◆ **Information shown**

<<<<

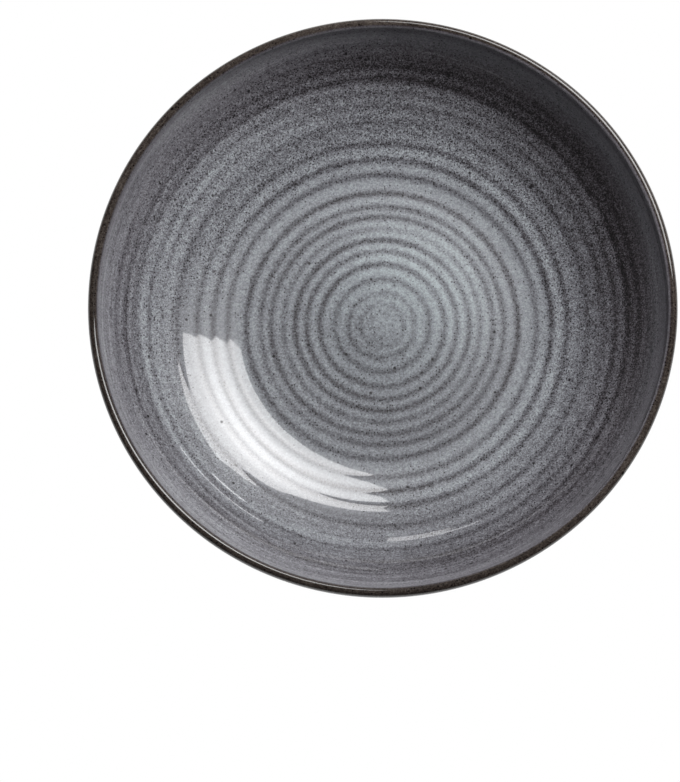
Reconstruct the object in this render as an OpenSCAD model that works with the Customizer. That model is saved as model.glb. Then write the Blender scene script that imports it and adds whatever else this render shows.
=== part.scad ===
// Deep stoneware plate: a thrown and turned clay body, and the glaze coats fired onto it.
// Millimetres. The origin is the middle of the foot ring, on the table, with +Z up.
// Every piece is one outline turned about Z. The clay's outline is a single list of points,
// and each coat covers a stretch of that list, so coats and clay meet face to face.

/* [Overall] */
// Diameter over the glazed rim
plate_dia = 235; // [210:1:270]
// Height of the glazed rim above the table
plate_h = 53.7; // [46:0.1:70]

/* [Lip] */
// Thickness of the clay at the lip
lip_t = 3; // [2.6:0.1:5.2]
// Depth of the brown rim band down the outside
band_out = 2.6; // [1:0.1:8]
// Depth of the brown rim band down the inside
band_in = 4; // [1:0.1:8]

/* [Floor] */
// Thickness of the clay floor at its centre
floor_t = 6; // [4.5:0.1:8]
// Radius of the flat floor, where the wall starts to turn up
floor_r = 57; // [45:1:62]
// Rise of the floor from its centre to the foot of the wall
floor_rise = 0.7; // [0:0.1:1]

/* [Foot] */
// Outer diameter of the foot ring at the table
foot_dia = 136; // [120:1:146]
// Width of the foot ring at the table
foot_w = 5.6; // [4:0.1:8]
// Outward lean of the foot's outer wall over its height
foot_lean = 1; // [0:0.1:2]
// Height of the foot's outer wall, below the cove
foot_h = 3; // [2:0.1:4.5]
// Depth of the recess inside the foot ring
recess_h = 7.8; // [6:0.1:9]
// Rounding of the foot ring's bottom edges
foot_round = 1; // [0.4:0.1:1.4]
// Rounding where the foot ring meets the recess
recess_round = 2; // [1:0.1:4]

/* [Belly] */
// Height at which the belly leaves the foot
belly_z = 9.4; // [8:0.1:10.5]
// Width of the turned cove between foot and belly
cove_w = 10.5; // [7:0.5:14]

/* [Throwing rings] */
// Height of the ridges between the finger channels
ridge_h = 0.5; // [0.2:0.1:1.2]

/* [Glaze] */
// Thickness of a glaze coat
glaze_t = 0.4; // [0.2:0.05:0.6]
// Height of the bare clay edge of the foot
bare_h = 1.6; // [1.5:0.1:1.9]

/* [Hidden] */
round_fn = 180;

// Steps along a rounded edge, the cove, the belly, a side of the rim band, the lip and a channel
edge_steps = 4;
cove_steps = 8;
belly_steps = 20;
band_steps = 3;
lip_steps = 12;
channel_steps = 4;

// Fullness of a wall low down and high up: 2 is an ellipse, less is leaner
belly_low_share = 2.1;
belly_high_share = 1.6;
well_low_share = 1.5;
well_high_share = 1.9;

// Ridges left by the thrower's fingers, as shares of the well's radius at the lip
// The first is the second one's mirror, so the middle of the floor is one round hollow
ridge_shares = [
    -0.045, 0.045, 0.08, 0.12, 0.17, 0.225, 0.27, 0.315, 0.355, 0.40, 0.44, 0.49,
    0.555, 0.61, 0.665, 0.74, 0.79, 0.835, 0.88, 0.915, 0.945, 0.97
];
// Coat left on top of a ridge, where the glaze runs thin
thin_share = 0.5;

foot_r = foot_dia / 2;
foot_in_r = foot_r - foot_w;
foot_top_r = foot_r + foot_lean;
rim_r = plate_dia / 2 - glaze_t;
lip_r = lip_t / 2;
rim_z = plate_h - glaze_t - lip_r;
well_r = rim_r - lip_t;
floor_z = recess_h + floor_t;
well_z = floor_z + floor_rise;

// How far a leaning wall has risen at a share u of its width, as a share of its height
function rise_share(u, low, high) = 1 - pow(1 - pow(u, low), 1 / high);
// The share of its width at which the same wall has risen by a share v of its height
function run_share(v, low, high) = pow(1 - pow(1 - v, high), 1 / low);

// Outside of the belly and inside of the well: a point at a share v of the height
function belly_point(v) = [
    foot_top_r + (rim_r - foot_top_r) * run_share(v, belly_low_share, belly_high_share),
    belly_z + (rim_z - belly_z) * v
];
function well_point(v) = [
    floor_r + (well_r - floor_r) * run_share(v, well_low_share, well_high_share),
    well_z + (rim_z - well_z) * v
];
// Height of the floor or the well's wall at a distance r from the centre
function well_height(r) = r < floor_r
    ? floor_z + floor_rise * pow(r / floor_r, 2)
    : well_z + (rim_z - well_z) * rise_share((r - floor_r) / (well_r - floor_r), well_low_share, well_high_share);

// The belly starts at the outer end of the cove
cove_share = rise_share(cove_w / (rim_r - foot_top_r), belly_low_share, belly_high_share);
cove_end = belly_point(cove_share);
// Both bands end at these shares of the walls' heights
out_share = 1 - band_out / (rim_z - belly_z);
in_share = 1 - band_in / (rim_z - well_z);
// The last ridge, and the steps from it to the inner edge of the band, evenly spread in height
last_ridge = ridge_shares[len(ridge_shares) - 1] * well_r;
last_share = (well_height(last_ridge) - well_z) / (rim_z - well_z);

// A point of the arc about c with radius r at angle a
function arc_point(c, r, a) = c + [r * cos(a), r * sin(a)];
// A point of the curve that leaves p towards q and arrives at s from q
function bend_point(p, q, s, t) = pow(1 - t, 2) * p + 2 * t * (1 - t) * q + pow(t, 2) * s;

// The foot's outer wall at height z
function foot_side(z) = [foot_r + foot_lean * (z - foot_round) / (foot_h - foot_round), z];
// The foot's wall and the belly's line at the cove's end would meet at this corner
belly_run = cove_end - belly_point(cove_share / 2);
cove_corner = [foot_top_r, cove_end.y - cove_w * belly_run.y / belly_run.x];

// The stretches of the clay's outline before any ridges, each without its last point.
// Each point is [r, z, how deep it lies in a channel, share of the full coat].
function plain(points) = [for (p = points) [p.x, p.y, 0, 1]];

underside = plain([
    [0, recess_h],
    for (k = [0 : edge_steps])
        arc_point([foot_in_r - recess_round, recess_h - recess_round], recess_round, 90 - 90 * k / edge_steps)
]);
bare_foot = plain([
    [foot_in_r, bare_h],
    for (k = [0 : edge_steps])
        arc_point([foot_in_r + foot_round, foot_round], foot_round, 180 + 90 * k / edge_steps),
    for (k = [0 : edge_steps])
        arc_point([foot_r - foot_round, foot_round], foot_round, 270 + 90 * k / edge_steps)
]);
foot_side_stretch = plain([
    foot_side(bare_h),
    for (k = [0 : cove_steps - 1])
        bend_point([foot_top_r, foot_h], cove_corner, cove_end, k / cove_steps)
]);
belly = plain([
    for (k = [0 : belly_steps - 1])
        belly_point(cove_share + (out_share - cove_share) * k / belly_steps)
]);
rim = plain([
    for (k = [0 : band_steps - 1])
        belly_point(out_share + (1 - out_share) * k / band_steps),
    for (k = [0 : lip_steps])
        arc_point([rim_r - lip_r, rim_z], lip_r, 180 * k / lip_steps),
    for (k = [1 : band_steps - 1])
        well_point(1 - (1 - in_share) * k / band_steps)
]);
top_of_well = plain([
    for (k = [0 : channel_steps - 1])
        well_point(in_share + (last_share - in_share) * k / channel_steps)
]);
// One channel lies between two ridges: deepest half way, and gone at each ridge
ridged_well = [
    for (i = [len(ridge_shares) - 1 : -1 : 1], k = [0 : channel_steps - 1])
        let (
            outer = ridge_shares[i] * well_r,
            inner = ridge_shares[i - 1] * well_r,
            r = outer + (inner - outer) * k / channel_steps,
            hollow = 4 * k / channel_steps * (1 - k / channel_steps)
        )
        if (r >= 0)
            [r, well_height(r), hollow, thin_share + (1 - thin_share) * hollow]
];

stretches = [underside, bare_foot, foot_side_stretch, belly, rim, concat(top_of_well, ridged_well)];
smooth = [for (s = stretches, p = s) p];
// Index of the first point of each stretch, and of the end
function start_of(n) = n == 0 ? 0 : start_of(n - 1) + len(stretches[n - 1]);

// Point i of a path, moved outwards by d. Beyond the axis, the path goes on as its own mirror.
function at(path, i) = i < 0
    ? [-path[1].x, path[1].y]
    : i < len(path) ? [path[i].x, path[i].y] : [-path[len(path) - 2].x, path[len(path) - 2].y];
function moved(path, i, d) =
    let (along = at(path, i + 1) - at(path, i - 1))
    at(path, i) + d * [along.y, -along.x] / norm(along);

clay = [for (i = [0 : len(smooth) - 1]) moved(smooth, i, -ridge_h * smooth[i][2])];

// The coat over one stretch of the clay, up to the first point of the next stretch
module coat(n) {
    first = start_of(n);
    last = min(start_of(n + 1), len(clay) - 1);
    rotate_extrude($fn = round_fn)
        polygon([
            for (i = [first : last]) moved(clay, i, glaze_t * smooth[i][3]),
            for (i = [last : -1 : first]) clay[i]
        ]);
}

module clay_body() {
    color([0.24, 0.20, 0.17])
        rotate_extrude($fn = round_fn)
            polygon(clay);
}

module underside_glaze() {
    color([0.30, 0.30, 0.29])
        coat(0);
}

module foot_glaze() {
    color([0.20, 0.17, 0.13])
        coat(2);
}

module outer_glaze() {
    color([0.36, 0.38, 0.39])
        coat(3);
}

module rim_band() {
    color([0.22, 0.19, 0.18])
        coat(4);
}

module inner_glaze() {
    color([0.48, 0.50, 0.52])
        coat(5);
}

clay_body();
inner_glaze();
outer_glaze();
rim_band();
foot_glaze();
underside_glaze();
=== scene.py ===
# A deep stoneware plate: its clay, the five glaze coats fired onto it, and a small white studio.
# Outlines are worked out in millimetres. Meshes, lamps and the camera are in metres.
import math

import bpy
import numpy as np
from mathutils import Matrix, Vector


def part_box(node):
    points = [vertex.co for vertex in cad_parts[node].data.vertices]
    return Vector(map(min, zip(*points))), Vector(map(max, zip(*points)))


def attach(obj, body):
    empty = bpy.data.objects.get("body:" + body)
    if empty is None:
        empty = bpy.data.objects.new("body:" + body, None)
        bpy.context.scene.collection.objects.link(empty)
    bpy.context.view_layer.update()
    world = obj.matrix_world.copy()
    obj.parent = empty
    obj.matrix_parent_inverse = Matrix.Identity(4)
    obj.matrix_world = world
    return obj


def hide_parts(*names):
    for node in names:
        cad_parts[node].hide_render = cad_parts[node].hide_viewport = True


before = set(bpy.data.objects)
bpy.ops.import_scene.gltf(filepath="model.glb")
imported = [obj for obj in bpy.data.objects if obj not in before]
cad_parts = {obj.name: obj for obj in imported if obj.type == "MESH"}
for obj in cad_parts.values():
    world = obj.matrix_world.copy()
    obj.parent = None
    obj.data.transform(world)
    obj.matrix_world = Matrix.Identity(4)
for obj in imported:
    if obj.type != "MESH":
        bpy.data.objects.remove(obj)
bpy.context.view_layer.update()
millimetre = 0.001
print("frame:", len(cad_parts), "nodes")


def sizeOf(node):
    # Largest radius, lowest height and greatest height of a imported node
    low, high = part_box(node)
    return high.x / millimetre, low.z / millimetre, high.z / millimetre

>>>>
<<<<

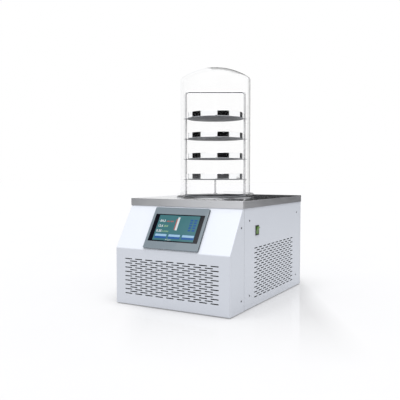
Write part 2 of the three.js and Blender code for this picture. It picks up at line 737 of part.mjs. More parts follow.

>>>>
<<<<

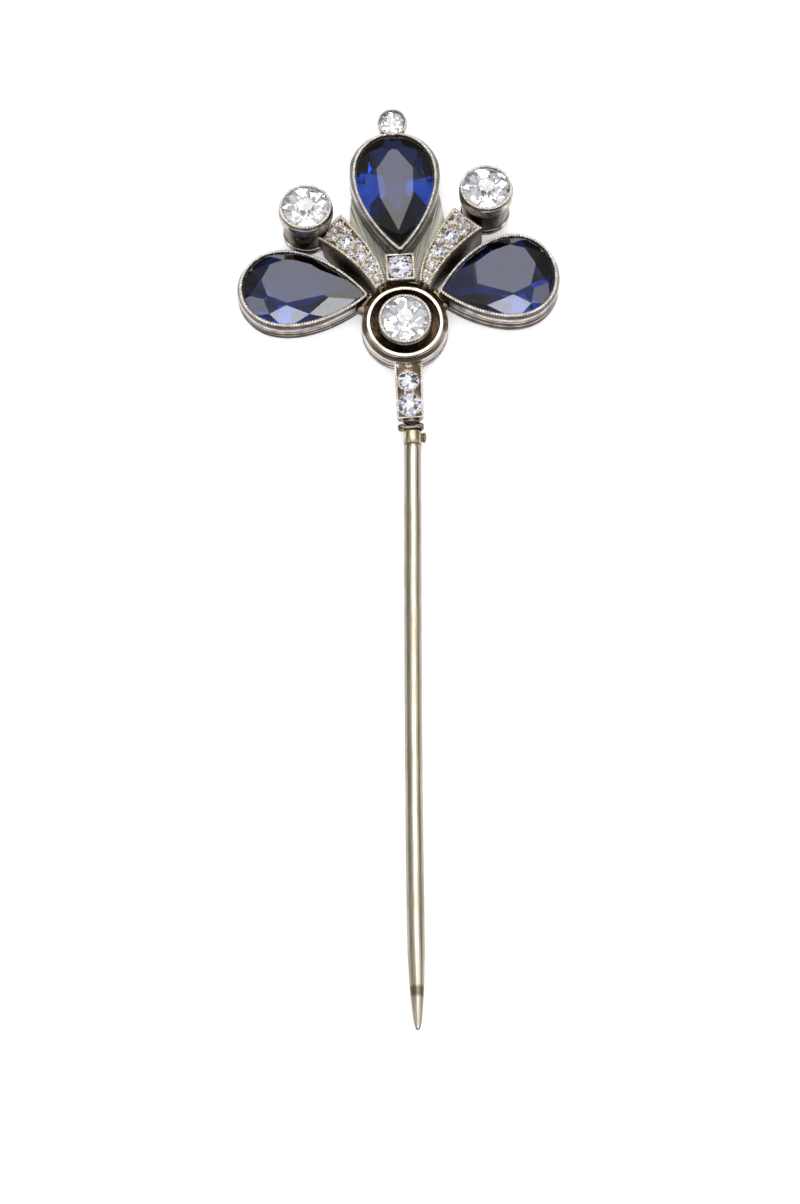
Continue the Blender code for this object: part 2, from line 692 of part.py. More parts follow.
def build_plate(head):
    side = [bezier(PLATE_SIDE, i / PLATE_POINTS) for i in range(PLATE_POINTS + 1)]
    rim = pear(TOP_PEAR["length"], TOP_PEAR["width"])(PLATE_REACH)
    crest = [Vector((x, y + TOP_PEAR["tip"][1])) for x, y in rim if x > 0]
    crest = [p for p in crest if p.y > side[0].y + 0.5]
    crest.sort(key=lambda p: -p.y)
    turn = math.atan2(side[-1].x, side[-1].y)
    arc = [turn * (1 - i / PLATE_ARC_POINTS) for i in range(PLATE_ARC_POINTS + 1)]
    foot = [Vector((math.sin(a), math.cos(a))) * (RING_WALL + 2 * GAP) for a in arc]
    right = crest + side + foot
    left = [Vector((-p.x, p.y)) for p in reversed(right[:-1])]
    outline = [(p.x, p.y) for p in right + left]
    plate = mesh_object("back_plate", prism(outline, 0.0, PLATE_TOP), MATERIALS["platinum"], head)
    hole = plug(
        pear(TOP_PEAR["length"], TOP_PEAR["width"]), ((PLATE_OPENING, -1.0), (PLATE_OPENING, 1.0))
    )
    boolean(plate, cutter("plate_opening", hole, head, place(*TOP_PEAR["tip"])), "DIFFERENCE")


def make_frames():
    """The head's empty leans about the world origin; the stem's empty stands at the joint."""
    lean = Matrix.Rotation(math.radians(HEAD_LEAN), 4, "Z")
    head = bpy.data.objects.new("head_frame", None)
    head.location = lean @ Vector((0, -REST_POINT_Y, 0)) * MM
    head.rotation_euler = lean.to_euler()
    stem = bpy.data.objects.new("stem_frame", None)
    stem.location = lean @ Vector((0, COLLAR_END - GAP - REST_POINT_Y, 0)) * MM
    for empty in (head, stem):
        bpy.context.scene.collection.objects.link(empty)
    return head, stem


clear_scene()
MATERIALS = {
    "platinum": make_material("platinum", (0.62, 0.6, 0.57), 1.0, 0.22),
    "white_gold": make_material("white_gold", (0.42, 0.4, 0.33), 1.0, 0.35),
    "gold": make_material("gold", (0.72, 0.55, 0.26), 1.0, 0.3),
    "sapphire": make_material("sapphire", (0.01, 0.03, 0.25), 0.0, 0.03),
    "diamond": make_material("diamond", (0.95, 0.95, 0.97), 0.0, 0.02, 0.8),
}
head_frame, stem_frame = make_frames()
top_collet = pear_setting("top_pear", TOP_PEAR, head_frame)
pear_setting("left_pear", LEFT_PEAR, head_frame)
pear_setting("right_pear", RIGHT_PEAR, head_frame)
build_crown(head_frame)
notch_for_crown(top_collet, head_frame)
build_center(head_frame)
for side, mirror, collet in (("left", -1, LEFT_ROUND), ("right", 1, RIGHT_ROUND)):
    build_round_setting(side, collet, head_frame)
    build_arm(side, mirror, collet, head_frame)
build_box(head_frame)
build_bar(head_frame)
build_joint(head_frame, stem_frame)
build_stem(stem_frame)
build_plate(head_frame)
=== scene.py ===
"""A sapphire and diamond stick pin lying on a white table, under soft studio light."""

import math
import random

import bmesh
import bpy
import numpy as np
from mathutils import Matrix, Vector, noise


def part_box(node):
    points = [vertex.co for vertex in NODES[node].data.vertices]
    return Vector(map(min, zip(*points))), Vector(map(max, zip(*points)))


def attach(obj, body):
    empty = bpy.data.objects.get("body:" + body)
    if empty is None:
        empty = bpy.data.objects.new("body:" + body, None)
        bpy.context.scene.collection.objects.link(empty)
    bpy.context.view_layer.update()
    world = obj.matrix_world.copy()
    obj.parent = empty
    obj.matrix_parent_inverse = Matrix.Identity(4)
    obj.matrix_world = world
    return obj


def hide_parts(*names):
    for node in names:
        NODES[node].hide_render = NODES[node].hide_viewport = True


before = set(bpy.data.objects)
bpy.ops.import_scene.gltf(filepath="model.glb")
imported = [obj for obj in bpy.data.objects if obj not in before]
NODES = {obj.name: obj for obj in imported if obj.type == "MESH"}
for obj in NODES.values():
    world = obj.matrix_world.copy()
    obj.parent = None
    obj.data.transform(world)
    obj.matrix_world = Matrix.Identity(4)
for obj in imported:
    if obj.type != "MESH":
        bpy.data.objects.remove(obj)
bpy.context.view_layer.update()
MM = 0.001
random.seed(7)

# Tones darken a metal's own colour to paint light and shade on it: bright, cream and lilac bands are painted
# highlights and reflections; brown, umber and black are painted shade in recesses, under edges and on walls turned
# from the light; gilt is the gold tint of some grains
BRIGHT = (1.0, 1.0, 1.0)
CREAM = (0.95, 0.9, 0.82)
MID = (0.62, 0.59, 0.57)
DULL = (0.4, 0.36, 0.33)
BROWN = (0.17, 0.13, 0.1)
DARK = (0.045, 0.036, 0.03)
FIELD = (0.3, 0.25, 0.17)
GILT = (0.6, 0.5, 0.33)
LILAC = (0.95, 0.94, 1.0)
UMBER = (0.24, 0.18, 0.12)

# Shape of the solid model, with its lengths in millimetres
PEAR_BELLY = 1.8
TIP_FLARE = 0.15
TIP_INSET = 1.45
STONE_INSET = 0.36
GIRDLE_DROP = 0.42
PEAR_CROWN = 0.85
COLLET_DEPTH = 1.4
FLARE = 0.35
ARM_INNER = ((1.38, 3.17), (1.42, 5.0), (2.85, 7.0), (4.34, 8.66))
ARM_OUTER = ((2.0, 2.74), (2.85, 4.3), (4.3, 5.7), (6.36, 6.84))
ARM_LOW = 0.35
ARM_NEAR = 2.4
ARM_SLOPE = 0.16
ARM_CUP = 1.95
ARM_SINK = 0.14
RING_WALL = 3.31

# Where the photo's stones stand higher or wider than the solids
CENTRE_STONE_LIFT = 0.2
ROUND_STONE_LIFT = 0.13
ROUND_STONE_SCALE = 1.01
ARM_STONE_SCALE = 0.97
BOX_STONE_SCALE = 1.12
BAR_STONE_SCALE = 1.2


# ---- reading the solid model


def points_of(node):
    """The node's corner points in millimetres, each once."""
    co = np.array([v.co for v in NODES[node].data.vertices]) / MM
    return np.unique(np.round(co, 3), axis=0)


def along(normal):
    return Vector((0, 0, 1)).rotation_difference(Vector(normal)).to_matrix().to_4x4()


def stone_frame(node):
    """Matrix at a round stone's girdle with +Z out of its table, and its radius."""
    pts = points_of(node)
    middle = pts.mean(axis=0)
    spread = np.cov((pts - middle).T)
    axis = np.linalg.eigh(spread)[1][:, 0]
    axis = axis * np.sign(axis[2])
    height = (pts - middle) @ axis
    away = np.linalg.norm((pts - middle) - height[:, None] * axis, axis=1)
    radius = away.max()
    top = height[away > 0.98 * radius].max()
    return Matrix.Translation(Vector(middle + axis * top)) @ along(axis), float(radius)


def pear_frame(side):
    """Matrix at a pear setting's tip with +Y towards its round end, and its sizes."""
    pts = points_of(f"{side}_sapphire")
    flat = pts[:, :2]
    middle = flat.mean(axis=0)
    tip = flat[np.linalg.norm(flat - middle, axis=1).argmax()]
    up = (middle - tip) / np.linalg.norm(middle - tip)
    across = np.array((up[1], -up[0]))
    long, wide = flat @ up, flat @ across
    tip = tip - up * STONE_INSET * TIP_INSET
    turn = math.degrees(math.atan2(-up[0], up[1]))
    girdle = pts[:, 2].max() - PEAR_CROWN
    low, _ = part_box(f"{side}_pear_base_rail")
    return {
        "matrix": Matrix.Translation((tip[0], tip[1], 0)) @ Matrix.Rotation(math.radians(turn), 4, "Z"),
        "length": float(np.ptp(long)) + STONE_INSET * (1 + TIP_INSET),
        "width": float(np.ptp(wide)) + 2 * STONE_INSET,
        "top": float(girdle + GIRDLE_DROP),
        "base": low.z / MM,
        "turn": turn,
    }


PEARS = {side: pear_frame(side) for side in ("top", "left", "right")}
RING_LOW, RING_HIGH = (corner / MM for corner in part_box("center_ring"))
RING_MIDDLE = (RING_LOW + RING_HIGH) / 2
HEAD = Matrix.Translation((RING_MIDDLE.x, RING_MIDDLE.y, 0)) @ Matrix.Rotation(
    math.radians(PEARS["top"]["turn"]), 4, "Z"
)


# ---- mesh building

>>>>

Go back over the listing above and copy exactly the lines that begin at the line with "Reconstruct the object" and stop after the line with "floor_rise = 0.7; // [0:0.1:1]"; leave out every other line.

◆ **Answer for the task**
Reconstruct the object in this render as an OpenSCAD model that works with the Customizer. That model is saved as model.glb. Then write the Blender scene script that imports it and adds whatever else this render shows.
=== part.scad ===
// Deep stoneware plate: a thrown and turned clay body, and the glaze coats fired onto it.
// Millimetres. The origin is the middle of the foot ring, on the table, with +Z up.
// Every piece is one outline turned about Z. The clay's outline is a single list of points,
// and each coat covers a stretch of that list, so coats and clay meet face to face.

/* [Overall] */
// Diameter over the glazed rim
plate_dia = 235; // [210:1:270]
// Height of the glazed rim above the table
plate_h = 53.7; // [46:0.1:70]

/* [Lip] */
// Thickness of the clay at the lip
lip_t = 3; // [2.6:0.1:5.2]
// Depth of the brown rim band down the outside
band_out = 2.6; // [1:0.1:8]
// Depth of the brown rim band down the inside
band_in = 4; // [1:0.1:8]

/* [Floor] */
// Thickness of the clay floor at its centre
floor_t = 6; // [4.5:0.1:8]
// Radius of the flat floor, where the wall starts to turn up
floor_r = 57; // [45:1:62]
// Rise of the floor from its centre to the foot of the wall
floor_rise = 0.7; // [0:0.1:1]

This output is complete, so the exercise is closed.